“Resplendent in formal range, in image-richness, in music, empathy, and wisdom, the poems of BLACK DOVE / PALOMA NEGRA offer us a landscape of dissociation, of fragmentation in selfhood and in art. To fracture, these poems demonstrate, can be a wildly creative defense of the traumatized self. “We’ve all cracked/in our own ways,” Leslie Contreras Schwartz writes, and goes on to show us how, in a choir of voices—missing children, victims of sex trafficking, sex workers, border detainees, family members, and the always-hungering self. To experience this collection is to encounter the “wild self choired, corralled in a thought box,” where “all of us together/can make a great sound,” a definition of lyric poetry if there ever was one. As a fellow traveler, I am grateful for Schwartz’s vision—that to name the break, to delineate the parts, is to bring forth a singular, sacred wholeness. BLACK DOVE / PALOMA NEGRA establishes an aesthetic of survival.”—DIANE SEUSS, AUTHOR OF PULITZER FINALIST, FOUR-LEGGED GIRL, AND STILL LIFE WITH TWO DEAD PEACOCKS AND A GIRL
“Leslie Contreras Schwartz’s BLACK DOVE / PALOMA NEGRA is a brave interrogation of self, and the split self, in an era that asks us to carry more than one identity with us at all times. Filled with wild horses, lost continents, alternating voices, and missing women this book asks the reader: How does one calm the voices of trauma to get through the day, a year, a life?
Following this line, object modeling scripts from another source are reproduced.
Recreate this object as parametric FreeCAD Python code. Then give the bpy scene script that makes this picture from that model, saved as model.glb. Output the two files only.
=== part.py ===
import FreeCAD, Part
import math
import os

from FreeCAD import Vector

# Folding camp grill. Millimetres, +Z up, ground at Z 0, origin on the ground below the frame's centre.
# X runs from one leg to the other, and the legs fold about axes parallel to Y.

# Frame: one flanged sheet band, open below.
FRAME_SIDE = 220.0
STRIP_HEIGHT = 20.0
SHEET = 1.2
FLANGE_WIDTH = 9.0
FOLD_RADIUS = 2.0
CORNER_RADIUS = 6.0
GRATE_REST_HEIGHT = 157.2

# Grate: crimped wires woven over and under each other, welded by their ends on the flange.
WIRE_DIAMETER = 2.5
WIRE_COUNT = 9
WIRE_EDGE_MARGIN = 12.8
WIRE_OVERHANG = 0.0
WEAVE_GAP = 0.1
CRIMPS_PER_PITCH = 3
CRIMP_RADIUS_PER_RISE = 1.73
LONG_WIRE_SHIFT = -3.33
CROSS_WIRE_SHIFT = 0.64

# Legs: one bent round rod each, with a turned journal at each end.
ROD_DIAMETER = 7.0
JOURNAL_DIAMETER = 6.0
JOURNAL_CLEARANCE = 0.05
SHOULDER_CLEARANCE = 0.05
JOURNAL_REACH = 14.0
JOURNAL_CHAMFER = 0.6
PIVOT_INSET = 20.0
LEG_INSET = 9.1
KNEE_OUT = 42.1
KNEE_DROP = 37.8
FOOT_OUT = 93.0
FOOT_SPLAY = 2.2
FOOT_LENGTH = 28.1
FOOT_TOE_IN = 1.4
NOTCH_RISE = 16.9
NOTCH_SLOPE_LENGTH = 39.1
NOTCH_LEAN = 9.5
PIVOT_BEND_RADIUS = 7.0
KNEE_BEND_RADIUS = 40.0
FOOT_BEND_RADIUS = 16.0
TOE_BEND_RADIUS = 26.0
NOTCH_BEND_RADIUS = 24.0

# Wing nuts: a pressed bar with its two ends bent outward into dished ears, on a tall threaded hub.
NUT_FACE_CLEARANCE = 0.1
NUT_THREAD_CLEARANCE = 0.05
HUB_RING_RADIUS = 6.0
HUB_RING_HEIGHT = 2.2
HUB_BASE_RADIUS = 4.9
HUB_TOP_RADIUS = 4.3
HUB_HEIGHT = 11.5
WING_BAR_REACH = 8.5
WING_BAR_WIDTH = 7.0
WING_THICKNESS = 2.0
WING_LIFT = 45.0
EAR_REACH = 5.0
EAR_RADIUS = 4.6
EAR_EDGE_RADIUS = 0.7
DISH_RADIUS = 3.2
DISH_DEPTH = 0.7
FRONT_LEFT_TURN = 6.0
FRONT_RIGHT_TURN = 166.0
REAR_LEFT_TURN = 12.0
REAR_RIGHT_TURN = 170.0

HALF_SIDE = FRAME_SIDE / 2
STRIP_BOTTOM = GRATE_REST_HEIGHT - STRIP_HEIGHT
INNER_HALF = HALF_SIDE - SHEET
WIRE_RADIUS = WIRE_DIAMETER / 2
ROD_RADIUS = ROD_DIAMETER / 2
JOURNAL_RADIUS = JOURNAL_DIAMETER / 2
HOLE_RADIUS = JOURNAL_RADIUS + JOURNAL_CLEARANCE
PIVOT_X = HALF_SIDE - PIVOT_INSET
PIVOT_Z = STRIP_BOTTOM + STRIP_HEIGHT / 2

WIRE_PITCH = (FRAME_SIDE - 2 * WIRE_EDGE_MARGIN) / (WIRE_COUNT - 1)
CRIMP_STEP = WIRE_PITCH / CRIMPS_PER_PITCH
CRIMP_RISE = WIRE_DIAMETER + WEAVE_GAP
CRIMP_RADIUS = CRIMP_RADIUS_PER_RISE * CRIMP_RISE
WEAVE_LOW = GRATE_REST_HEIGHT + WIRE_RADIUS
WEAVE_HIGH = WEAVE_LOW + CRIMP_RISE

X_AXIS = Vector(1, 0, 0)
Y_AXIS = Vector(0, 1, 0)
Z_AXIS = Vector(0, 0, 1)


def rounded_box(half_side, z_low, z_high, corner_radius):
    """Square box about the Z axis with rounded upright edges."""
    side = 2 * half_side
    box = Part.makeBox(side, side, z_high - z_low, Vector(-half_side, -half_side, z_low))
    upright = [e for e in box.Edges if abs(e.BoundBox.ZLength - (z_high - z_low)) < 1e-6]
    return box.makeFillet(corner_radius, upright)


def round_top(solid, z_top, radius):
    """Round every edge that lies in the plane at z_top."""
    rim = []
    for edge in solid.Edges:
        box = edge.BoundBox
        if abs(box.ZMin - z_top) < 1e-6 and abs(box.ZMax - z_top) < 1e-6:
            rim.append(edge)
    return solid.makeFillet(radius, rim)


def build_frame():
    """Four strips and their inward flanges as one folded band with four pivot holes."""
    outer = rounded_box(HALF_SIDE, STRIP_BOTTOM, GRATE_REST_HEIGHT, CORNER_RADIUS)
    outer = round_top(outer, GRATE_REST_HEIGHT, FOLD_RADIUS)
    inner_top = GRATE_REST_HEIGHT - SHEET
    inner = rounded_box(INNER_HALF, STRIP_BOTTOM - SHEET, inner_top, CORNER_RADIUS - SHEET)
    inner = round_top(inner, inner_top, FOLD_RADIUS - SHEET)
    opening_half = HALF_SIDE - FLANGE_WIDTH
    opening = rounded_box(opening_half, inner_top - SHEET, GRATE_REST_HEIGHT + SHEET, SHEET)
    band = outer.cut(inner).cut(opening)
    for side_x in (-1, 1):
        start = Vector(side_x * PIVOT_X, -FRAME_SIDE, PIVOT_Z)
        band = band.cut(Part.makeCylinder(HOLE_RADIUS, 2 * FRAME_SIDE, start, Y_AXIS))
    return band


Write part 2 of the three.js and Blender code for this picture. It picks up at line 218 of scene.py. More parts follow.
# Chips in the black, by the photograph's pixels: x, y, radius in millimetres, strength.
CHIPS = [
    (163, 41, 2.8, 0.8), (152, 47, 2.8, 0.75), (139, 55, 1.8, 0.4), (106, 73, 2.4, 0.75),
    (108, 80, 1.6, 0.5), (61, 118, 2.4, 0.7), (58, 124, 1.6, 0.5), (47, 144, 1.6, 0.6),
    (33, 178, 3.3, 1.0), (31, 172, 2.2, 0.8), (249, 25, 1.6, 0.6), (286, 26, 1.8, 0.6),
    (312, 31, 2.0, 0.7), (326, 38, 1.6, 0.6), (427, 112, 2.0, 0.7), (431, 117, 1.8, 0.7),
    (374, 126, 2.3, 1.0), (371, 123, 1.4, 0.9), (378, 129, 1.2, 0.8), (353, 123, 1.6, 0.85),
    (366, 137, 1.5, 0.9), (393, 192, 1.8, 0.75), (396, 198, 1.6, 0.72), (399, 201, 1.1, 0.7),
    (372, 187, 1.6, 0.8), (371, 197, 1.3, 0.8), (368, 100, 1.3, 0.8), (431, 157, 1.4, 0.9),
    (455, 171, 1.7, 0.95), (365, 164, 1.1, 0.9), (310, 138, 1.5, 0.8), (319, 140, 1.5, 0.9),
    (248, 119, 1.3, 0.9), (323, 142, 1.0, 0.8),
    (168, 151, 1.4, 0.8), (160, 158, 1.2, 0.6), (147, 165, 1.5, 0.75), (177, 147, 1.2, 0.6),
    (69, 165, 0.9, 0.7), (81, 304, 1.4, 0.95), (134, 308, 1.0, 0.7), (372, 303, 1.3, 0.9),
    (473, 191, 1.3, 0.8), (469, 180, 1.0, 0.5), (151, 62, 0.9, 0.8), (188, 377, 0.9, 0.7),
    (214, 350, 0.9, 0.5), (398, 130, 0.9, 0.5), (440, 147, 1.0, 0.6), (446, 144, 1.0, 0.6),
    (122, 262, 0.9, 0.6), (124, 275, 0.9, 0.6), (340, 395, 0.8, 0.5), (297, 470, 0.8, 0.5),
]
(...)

At once troubling and filled with hope, these poems are hungry storms that will rock you awake, then help you salvage wood to build a boat, and sail you to shore.”—NATALIE SCENTERS-ZAPICO, LANNAN FELLOW AND AUTHOR OF LIMA: LIMÓN
Leslie Contreras Schwartz is a multi-genre writer, a 2021 Academy of American Poets Laureate Fellow, the 2019-2021 Houston Poet Laureate, and the author of the 2022 C&R Press Nonfiction Prize Winner From the Womb of Sky and Earth, a lyrical memoir. She is the author of five collections of poetry: Black Dove/Paloma Negra (FlowerSong Press, 2020), a finalist for the 2021 Best Book of Poetry from the Texas Institute of Letters; and Nightbloom & Cenote (St. Julian Press, 2018) a semi-finalist for the 2017 Tupelo Press Dorset Prize, judged by Ilya Kaminsky. Her work has appeared in Paris Review, AGNI, EPOCH, Missouri Review, Iowa Review, [PANK], Verse Daily, Pleiades, Gulf Coast, and Houston Noir (Akashic Books, 2019), and 2019 The Best Small Fiction anthology, among others. Recent work has been featured with the Academy of American Poets Poem-A-Day. She has collaborated or been commissioned for poetic projects with the City of Houston, the Houston Grand Opera, and The Moody Center of the Arts at Rice University.